Third, Gould unfairly blames FIRE for not addressing cases involving private school suppression of speech, deferring to private schools’ rights to determine their own educational agendas. Gould ignores the fact that it is appropriate for FIRE to get involved in these cases only when such institutions violate their own charters or agreements with students, for such institutions have a First Amendment right (based on freedom of association) to promote their own visions or nomos. Free speech principles apply to such schools only when they willfully make them part of their institutional missions. Furthermore, FIRE can act only when clients bring them cases. (And FIRE has been involved in cases that they have kept out of the public limelight because of the wishes of their client.) Whether FIRE has avoided cases that fit these criteria is an empirical question to which only FIRE can respond.

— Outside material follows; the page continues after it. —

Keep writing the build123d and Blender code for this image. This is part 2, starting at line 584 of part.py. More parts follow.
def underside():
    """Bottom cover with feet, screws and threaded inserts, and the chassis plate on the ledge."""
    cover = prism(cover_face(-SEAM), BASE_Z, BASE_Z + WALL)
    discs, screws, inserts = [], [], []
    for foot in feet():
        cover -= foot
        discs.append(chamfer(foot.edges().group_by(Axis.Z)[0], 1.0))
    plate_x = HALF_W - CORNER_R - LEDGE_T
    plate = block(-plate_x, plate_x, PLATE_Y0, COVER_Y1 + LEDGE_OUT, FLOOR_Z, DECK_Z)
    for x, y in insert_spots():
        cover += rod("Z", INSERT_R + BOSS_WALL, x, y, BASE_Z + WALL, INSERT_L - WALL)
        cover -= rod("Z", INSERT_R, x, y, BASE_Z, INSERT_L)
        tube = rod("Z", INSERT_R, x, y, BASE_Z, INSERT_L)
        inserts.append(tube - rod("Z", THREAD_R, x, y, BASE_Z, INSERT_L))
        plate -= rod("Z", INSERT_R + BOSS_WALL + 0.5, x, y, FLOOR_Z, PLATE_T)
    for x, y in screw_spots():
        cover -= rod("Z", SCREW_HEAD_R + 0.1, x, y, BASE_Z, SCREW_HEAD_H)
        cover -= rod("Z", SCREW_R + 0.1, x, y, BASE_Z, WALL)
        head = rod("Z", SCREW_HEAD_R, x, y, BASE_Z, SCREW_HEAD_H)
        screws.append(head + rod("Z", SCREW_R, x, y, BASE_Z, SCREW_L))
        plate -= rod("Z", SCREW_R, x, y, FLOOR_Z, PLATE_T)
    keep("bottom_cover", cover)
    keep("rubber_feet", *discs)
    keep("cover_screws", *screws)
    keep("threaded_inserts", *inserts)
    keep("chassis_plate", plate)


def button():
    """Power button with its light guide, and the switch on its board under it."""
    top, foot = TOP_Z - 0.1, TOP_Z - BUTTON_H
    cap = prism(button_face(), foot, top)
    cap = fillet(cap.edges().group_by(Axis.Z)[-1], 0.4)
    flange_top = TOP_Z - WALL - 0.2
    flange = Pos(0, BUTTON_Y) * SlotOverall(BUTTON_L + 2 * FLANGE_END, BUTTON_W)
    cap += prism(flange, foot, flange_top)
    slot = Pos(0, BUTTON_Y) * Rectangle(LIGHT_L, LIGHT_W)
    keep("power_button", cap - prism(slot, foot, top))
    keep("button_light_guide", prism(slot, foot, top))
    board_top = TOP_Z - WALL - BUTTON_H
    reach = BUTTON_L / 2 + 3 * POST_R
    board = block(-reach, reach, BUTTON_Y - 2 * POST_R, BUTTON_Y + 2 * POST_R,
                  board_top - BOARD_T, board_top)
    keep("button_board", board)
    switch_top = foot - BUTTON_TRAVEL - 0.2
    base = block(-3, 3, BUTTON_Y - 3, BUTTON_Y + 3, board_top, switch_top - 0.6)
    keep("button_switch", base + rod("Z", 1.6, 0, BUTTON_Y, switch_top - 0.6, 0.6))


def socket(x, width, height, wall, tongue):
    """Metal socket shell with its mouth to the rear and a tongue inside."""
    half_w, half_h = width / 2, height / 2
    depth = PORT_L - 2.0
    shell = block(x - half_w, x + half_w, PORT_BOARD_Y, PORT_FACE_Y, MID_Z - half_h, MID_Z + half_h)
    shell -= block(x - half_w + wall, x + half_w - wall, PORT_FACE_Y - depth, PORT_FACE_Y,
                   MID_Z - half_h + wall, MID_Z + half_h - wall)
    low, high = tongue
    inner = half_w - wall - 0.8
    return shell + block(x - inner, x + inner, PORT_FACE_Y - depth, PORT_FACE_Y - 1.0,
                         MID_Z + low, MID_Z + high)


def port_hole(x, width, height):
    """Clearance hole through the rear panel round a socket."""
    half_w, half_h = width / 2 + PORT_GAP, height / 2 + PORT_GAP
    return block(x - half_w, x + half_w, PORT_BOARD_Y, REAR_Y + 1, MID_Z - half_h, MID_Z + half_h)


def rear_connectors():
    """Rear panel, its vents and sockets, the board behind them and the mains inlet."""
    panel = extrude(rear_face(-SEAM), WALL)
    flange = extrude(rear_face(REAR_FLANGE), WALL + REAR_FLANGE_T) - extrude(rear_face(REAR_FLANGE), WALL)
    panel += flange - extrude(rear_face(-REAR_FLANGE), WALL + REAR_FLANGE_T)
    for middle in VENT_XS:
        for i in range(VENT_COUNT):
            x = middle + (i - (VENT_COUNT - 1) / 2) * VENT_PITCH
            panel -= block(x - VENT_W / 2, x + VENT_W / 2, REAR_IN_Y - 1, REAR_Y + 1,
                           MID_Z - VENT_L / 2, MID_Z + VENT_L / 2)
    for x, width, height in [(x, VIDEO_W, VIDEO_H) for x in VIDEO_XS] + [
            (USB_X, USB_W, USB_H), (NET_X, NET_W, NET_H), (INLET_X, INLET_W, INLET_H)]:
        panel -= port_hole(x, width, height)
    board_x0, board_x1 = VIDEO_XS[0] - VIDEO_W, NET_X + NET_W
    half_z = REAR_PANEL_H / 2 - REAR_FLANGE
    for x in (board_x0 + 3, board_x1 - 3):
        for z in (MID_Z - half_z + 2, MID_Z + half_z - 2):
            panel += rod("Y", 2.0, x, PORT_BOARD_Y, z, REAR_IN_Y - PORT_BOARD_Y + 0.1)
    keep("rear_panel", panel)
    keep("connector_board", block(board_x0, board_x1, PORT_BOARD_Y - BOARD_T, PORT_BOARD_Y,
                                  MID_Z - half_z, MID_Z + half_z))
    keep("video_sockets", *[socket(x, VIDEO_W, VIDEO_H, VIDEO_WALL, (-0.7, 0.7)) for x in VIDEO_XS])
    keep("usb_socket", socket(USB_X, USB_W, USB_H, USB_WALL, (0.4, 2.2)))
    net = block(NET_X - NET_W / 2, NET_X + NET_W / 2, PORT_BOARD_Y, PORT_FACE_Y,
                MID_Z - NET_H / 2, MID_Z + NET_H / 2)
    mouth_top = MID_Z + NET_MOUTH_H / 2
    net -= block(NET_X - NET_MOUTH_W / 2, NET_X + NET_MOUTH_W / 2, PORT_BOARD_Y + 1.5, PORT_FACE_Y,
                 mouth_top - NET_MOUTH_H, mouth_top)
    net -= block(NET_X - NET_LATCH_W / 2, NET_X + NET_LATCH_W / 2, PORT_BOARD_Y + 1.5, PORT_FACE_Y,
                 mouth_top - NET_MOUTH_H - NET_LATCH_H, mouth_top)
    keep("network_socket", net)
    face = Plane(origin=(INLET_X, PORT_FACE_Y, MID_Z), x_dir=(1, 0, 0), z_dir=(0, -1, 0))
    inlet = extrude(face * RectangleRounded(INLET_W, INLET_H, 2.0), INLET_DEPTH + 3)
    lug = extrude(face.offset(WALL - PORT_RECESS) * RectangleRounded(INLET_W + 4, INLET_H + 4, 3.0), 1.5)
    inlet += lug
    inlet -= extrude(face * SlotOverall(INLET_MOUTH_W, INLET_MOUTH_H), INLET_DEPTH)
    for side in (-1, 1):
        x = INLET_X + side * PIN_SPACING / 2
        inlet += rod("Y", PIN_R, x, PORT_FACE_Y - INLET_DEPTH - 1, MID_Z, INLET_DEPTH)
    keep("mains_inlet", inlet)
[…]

If free speech is more secure in higher education today than in the past, FIRE is very likely one important reason why. Whereas many more traditional academic freedom organizations acted with too much caution in the 1990s for whatever reason, possibly because the politics of censorship differed from the past, FIRE acted with the conviction that is necessary to preserve freedom in the face of pressure. Only the ACLU has come close.
Donald A. Downs
University of Wisconsin, Madison
Thank you, Professor Downs, for the response and for defending FIRE’s important work! Your kind words mean the world to us.
 
On a different note, while I agree with Professor Downs that another empirical study of speech codes could be useful, we have already provided what we believe to be the most extensive and accurate study of the state of college speech codes to date. I also cannot help but have some skepticism about other potential studies of campus speech codes because, frankly, too many legal scholars have been highly unreliable when it comes to predicting or evaluating the constitutionality of campus codes. Many of the codes that have been struck down by courts were, in fact, constructed with the help of constitutional law professors. For example, Stanford Law School professor Tom Grey helped write the Stanford speech code that was struck down in 1995, law professor Richard Delgado helped write the University of Wisconsin at Madison code that was struck down in 1991, and several University of Michigan Law School professors helped construct their code, which was struck down in 1989. Indeed, the results of Gould’s own study indicate to FIRE that even scholars who care about the problem of speech codes can wildly underestimate the problem.
 
The problem, I fear, is that over time, legal scholars have become so accustomed to speech codes and wildly overbroad harassment codes that they simply accept them as lawful and untroubling. This, of course, has not been the case in the courts, where every challenge to a collegiate speech code that has resulted in an opinion has overturned that code and every sustained legal challenge to a speech code that FIRE deemed a “red light” has resulted in the code being overturned or abandoned. It’s also possible that the idea of speech codes is popular enough among law professors that they are not approached with the skepticism that is warranted in light of the courts’ opinions of them. For whatever reason, when it comes to collegiate speech codes, the disconnect between legal scholars and the law sometimes seems to be very deep.
 
Ultimately, I agree with Professor Downs that there should be more research on the topic. But those who would make decisions based on this research should be aware that its accuracy depends to an enormous extent on who would be doing the research. Given academia’s tendency to protect itself, the fear is that rather than getting a sober evaluation of constitutionality of university codes, we might get stuck with a whitewash.